The bare statistics of hunting accidents
The emotional asymmetry stands in contrast to the sober data. The French Office for Biodiversity (OFB) recorded a total of 100 firearms accidents for the 2024–2025 hunting season, 11 of which were fatal. All fatalities are hunters. At the same time, 16 non-hunters were injured, including several seriously.
Particularly alarming is the sharp rise in so-called “incidents”: shots fired toward houses, roads, vehicles, or domestic animals. The 2024–2025 season recorded 135 such incidents, including 58 affected residential buildings, 27 vehicles, and 50 domestic animals hit.
Animal welfare and civil rights organizations also point out that these official figures tend to understate the problem, since by no means all near-disasters are reported.
The message is unambiguous: the risk posed by recreational hunting is borne not only by hunters themselves, but by the population at large, as well as by domestic animals and wildlife, which are treated as “collateral damage.”
Who is entitled to use the forest?
The responses of the hunting lobby follow almost everywhere the same script. When non-hunters are hit, the swift message is:
- People should “wear visible clothing.”
- “Respect hunting hours,”
- “Avoid certain paths,” or
- Best of all, “don’t go into the forest at weekends at all.”
This systematically shifts responsibility onto those who are unarmed. The underlying assumption is: during hunting season, nature is primarily a shooting range. Anyone wishing to be there must adapt to the hobby of a few.
In contrast stands an entirely different claim: forests, fields, meadows, and mountains are public goods. They are habitat for wildlife and recreational space for the population. People who jog, hike, or walk there with children are exercising a fundamental right to safe and peaceful use. It is not their responsibility to protect themselves from bullets, but the responsibility of society not to expose them to a life-threatening leisure activity.
Hunting normalizes risk
The French case also illustrates how significantly hunting shifts society's tolerance for lethal risk. When "unavoidable accidents" are invoked year after year, while associations simultaneously point out that hunting is "half as accident-prone as it was 20 years ago," a dangerous normalization effect takes hold.

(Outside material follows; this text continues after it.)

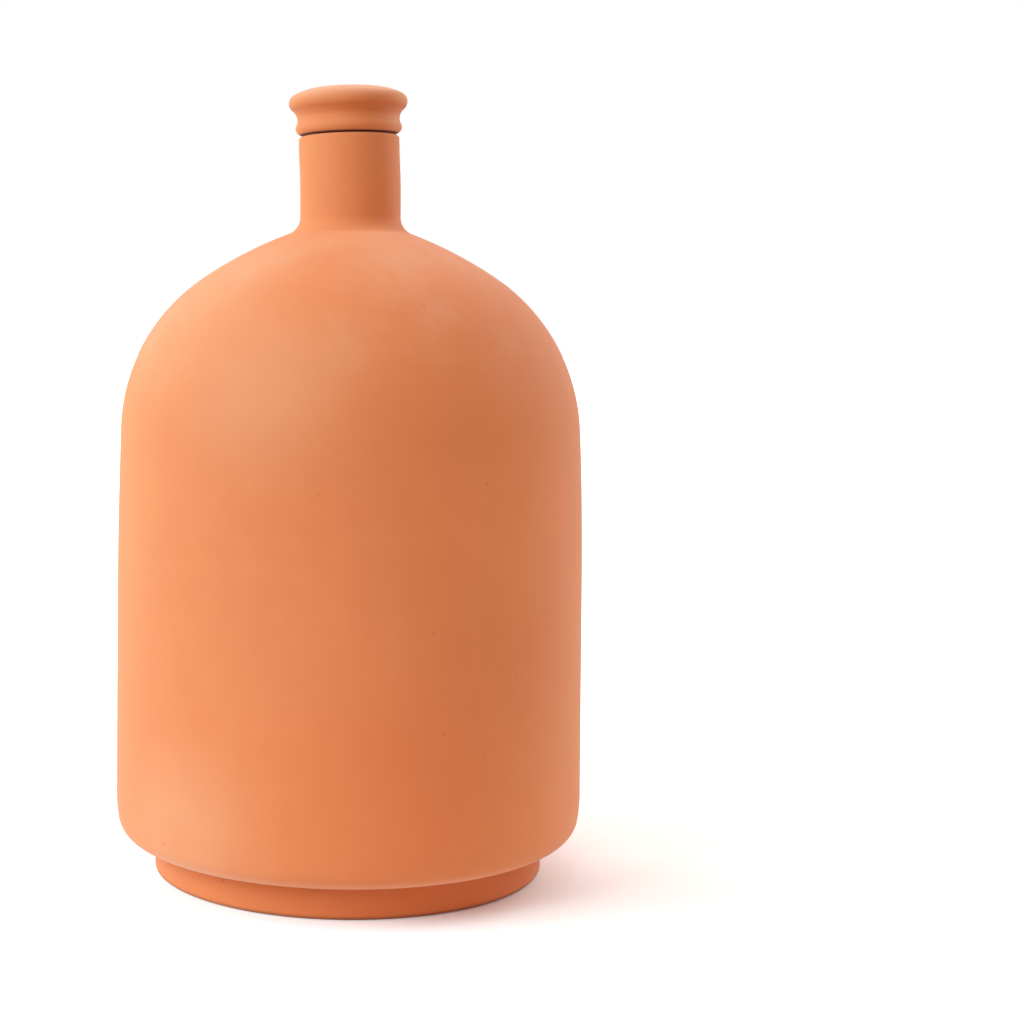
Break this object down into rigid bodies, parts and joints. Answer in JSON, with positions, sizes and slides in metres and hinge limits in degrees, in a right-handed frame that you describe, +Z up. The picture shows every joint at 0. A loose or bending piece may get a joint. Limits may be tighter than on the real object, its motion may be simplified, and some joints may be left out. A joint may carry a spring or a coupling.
{
  "type": "irrigation olla",
  "caption": "Bottle-shaped unglazed terracotta irrigation vessel with a low foot, rounded shoulder, narrow neck and a matching domed stopper.",
  "frame": {"origin": "centre of the foot's resting face, at the bottom of the vessel", "axes": "+Z up along the axis of the bottle, from the foot to the stopper; +X and +Y are any two directions square to it, because the form is round"},
  "size_m": [0.1, 0.1, 0.1669],
  "materials": {
    "terracotta_vessel": "matte unglazed",
    "terracotta_stopper": "matte unglazed"
  },
  "bodies": {
    "root": {"vessel": "terracotta_vessel", "stopper": "terracotta_stopper"}
  },
  "joints": []
}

Instead of asking why it is still acceptable in the 21st century that people are struck by bullets while walking or jogging, the debate focuses on at what blood alcohol level a hobby hunter may still fire a weapon, or whether the direction of fire can be minimally optimized.
As long as recreational hunting is staged as a romanticized tradition, the victims who have nothing to do with this hobby remain invisible. We see the grieving hunters' regulars' table, but not the child who never sees their shot dog again, or the injured jogger who no longer dares enter the forest.
Equal compassion for everyone, not just for the armed
This is not about denying hobby hunters their humanity. The death of a hobby hunter is also a tragedy for their loved ones. The decisive point is a different one: compassion must not end at the boundary of the hunting club.
Anyone who genuinely wishes to speak of "fair chase" and "responsibility" must also see those who carry no weapon at all and yet suffer under hunting.
A credible minimum standard would be:
- Public, active solidarity with all victims of hunting accidents, explicitly including non-hunters.
- Transparent communication about every incident, instead of reflexive minimization and reversal of blame.
- Strict protection radii around settlements, roads, and heavily used paths, hunting-free zones and hunting-free days.
- In the long term, wildlife management without recreational hunting, based on science, conflict prevention, and animal welfare — not on leisure shooting.
As long as the hunting community mourns loudly when one of its own is struck, while simultaneously remaining silent when a jogger, a child, a person out for a walk, or a pet is harmed, it reveals what truly matters to it: not safety and respect for life, but the defense of a risky privilege.
A bereaved relative has the same right to compassion, regardless of whether the person affected was holding a rifle or a water bottle.